■ DATASET RECORDS ■
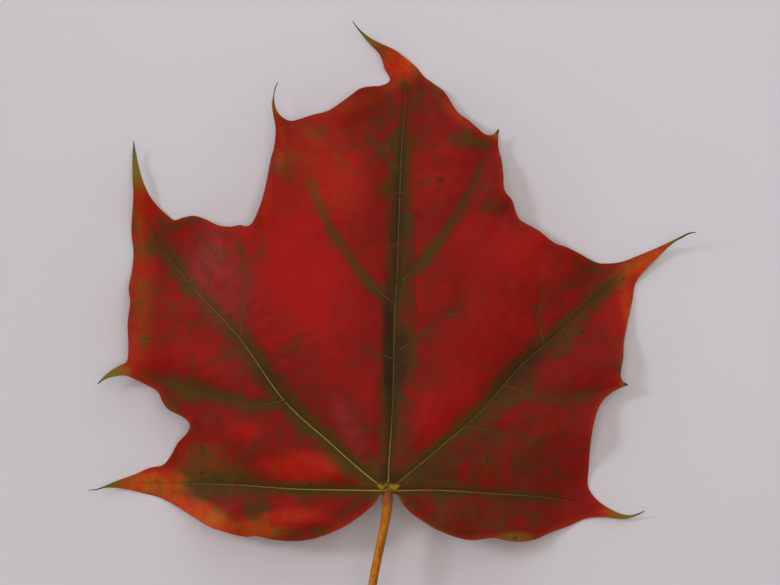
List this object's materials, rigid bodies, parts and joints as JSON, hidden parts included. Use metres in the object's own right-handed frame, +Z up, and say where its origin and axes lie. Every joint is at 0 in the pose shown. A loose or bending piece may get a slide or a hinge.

...

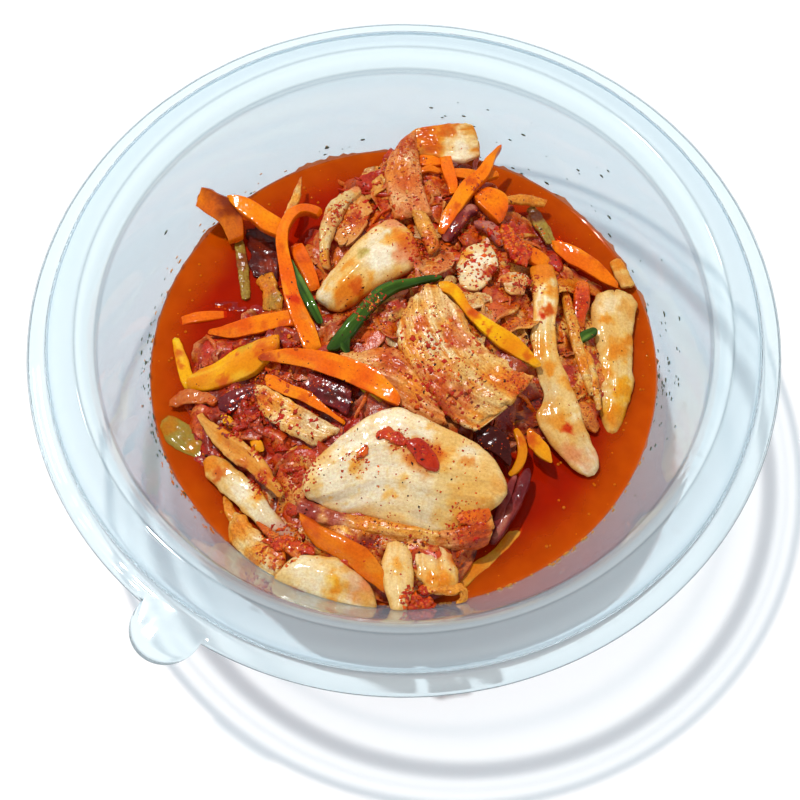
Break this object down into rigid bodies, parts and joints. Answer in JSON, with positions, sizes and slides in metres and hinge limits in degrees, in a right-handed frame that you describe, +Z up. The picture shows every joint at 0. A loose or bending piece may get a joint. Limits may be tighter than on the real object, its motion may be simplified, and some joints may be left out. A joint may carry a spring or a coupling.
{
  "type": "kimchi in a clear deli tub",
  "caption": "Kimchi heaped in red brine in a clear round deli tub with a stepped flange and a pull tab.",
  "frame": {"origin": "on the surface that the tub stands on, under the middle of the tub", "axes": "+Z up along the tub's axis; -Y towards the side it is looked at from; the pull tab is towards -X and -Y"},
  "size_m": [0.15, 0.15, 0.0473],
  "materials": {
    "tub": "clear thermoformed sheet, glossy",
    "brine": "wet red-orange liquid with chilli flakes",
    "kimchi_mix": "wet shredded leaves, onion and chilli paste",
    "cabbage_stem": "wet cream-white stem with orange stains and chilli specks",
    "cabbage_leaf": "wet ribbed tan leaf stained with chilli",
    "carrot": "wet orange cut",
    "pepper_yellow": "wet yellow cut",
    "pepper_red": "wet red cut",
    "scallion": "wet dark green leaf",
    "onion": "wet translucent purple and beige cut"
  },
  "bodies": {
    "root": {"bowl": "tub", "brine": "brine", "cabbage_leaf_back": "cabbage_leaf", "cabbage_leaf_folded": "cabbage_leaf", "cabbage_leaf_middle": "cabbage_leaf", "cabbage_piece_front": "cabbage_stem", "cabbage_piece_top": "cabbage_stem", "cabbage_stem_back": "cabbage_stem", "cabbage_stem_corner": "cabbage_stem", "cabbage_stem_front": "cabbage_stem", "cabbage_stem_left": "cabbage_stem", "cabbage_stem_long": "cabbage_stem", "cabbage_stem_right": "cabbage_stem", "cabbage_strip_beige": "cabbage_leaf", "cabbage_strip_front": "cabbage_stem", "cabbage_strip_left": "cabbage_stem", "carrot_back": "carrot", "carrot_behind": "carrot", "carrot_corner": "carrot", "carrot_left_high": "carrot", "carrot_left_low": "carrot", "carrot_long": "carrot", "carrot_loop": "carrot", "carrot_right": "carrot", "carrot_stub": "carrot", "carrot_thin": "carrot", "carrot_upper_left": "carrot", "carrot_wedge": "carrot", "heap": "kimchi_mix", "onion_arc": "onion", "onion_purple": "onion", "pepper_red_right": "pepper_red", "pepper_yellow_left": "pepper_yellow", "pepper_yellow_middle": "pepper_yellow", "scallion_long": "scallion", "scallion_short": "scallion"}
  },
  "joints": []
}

■ PROBLEM DETAILS ■
Looking at the records above, report how many lines contain the word "metres". Answer with the number only.

■ SOLUTION ■
2